● The task: Identify all lines in the data containing the string "that". Copy them out.

════════

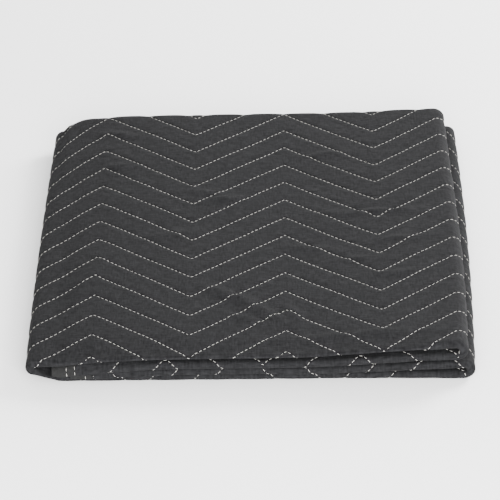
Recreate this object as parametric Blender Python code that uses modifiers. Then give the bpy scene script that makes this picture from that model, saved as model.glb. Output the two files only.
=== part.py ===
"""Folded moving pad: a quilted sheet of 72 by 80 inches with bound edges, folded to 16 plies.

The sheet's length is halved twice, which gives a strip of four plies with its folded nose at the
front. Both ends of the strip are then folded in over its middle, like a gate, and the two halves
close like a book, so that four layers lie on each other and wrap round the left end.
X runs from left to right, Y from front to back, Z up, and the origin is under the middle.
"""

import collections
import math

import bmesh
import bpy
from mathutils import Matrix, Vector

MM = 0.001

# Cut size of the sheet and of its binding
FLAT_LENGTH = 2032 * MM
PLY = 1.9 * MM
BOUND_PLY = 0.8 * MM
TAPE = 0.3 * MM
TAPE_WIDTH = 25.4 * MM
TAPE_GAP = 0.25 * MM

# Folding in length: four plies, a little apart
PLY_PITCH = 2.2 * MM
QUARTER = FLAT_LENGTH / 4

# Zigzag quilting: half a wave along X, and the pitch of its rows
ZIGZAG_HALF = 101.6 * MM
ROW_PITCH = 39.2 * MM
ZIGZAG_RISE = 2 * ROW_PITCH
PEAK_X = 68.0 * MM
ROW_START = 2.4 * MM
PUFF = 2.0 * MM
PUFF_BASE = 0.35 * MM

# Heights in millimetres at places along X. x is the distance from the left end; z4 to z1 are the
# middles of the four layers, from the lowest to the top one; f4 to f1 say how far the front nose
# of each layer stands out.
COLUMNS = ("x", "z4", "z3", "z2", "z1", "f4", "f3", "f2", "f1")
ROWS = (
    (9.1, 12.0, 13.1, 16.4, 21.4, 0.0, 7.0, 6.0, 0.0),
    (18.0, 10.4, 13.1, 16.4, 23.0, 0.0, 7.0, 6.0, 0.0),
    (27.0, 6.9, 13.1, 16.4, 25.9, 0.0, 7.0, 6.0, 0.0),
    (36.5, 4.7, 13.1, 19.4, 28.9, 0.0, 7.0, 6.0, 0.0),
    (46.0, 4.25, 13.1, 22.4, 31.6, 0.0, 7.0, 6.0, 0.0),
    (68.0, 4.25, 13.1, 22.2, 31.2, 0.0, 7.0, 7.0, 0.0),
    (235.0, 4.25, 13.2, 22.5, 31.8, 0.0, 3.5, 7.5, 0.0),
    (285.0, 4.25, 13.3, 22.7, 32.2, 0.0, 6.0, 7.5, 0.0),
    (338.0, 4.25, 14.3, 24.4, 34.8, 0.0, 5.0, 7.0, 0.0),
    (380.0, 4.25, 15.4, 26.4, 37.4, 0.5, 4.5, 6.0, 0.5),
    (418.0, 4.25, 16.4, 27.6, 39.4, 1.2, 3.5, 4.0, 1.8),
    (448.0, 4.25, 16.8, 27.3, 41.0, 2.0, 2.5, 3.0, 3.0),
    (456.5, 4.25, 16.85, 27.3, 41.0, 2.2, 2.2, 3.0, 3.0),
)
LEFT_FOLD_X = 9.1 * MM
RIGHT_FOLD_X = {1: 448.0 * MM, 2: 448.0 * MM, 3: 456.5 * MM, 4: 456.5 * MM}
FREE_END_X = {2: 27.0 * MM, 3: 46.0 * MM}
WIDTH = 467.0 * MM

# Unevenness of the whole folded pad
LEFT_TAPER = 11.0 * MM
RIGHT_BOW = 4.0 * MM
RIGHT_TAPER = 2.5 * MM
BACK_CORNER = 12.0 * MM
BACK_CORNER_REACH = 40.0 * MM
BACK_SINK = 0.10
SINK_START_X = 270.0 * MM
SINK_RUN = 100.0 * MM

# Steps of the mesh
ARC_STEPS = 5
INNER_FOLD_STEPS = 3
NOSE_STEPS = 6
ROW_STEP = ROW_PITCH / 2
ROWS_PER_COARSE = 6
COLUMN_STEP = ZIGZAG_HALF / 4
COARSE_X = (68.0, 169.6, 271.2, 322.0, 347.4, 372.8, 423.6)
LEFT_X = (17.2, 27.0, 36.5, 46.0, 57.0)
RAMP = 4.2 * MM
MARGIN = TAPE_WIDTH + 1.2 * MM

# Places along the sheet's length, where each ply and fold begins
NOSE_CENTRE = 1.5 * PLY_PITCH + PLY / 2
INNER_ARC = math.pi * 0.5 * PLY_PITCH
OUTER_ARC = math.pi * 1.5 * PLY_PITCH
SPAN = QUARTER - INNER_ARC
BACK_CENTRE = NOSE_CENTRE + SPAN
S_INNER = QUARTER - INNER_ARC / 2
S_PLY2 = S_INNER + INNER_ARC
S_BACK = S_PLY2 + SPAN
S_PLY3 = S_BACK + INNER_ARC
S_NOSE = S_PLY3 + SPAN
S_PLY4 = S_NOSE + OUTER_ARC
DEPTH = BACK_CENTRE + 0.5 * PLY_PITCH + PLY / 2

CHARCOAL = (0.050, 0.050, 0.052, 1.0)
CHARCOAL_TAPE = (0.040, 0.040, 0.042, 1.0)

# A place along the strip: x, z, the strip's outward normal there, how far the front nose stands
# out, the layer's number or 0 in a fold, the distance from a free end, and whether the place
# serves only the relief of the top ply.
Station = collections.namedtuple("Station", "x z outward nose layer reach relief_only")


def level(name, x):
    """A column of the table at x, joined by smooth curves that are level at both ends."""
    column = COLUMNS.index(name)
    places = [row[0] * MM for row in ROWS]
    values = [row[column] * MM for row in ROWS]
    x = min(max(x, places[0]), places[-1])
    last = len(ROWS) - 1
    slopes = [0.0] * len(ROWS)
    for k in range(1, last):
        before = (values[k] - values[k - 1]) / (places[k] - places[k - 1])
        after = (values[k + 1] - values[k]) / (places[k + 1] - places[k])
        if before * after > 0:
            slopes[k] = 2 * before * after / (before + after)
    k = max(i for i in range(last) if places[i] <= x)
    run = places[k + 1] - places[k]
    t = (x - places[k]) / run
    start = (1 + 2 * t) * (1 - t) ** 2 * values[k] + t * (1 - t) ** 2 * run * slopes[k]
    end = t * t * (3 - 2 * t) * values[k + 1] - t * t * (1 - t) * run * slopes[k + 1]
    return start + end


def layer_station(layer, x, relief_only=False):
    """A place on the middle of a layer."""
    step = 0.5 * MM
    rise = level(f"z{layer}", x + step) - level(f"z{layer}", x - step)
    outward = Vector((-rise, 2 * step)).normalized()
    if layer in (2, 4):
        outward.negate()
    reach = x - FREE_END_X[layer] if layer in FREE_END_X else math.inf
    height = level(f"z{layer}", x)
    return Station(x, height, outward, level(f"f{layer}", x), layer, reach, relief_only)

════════

● Result of the task:
Recreate this object as parametric Blender Python code that uses modifiers. Then give the bpy scene script that makes this picture from that model, saved as model.glb. Output the two files only.
close like a book, so that four layers lie on each other and wrap round the left end.
    """A column of the table at x, joined by smooth curves that are level at both ends."""